Short exercise
For the material that follows, return exactly the lines from the one with "arch_tube();" through the one with "obj.matrix_world = world", both ends included.

____________

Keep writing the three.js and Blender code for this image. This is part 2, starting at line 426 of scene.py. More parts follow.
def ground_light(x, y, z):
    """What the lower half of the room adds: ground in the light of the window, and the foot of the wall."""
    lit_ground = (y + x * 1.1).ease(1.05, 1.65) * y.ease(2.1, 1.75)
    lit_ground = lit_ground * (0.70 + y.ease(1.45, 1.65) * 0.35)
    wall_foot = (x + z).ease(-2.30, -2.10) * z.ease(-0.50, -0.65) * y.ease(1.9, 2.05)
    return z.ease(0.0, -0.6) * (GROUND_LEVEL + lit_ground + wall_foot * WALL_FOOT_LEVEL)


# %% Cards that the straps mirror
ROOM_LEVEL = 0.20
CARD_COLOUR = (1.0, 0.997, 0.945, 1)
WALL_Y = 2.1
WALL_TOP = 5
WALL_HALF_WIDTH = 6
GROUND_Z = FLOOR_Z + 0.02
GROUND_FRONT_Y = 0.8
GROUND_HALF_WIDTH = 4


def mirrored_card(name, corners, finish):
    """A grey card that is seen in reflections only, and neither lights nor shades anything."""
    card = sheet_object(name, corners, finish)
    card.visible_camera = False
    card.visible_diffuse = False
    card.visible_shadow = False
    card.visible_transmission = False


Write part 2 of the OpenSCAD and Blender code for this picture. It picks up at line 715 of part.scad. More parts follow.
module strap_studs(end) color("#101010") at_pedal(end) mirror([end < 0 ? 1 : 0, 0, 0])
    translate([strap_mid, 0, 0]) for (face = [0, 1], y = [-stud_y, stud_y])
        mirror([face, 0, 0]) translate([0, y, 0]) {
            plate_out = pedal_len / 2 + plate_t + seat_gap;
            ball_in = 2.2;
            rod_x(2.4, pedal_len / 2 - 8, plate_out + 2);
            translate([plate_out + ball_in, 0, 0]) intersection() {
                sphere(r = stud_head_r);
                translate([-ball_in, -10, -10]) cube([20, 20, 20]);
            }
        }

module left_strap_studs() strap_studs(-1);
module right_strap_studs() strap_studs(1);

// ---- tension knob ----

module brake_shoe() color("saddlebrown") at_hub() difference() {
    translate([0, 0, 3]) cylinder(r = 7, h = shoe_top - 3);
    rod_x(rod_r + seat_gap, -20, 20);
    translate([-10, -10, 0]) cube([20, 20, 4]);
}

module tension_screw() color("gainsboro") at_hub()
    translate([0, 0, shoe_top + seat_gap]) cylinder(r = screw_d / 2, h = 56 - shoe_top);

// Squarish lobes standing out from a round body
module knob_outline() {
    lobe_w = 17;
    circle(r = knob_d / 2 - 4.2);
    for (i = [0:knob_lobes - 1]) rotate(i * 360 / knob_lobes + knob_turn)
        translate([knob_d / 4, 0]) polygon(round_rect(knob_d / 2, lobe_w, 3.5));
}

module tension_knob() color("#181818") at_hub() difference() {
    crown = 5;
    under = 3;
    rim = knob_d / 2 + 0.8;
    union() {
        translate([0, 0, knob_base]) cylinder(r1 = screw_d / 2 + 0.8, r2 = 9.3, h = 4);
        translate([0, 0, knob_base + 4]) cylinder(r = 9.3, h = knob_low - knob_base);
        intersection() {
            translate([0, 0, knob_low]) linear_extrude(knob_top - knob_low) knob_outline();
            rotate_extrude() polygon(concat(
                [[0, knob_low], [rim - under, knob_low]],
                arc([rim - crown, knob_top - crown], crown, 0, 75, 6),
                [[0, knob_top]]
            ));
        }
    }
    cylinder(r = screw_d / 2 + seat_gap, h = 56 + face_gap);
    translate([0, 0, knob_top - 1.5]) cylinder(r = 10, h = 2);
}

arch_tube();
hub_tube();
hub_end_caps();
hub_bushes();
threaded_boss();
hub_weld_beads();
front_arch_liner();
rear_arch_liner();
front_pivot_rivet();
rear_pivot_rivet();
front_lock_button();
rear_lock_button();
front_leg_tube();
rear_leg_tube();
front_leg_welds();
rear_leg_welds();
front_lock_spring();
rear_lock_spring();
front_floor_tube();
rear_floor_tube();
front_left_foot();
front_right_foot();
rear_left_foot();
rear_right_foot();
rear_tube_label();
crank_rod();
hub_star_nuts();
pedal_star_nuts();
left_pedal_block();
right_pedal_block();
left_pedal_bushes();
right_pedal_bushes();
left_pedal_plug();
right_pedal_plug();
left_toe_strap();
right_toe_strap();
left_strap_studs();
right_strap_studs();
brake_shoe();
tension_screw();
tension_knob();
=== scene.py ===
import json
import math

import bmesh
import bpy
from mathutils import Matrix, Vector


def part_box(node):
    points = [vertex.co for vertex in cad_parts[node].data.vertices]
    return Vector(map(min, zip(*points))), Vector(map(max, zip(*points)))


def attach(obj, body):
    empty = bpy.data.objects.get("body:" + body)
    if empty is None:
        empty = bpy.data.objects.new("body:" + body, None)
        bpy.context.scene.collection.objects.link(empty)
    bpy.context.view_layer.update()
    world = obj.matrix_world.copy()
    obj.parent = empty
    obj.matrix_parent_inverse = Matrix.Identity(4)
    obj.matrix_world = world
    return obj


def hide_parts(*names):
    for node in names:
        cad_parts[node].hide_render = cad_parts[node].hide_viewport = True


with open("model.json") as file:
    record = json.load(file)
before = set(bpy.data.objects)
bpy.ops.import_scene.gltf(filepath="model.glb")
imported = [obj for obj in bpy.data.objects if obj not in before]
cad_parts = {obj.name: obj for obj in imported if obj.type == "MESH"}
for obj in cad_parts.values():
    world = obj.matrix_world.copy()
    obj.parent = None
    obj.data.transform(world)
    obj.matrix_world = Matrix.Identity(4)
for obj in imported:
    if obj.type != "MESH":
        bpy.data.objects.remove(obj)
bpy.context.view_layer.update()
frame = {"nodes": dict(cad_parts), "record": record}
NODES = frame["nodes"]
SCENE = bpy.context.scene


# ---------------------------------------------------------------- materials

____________

Output
arch_tube();
hub_tube();
hub_end_caps();
hub_bushes();
threaded_boss();
hub_weld_beads();
front_arch_liner();
rear_arch_liner();
front_pivot_rivet();
rear_pivot_rivet();
front_lock_button();
rear_lock_button();
front_leg_tube();
rear_leg_tube();
front_leg_welds();
rear_leg_welds();
front_lock_spring();
rear_lock_spring();
front_floor_tube();
rear_floor_tube();
front_left_foot();
front_right_foot();
rear_left_foot();
rear_right_foot();
rear_tube_label();
crank_rod();
hub_star_nuts();
pedal_star_nuts();
left_pedal_block();
right_pedal_block();
left_pedal_bushes();
right_pedal_bushes();
left_pedal_plug();
right_pedal_plug();
left_toe_strap();
right_toe_strap();
left_strap_studs();
right_strap_studs();
brake_shoe();
tension_screw();
tension_knob();
=== scene.py ===
import json
import math

import bmesh
import bpy
from mathutils import Matrix, Vector


def part_box(node):
    points = [vertex.co for vertex in cad_parts[node].data.vertices]
    return Vector(map(min, zip(*points))), Vector(map(max, zip(*points)))


def attach(obj, body):
    empty = bpy.data.objects.get("body:" + body)
    if empty is None:
        empty = bpy.data.objects.new("body:" + body, None)
        bpy.context.scene.collection.objects.link(empty)
    bpy.context.view_layer.update()
    world = obj.matrix_world.copy()
    obj.parent = empty
    obj.matrix_parent_inverse = Matrix.Identity(4)
    obj.matrix_world = world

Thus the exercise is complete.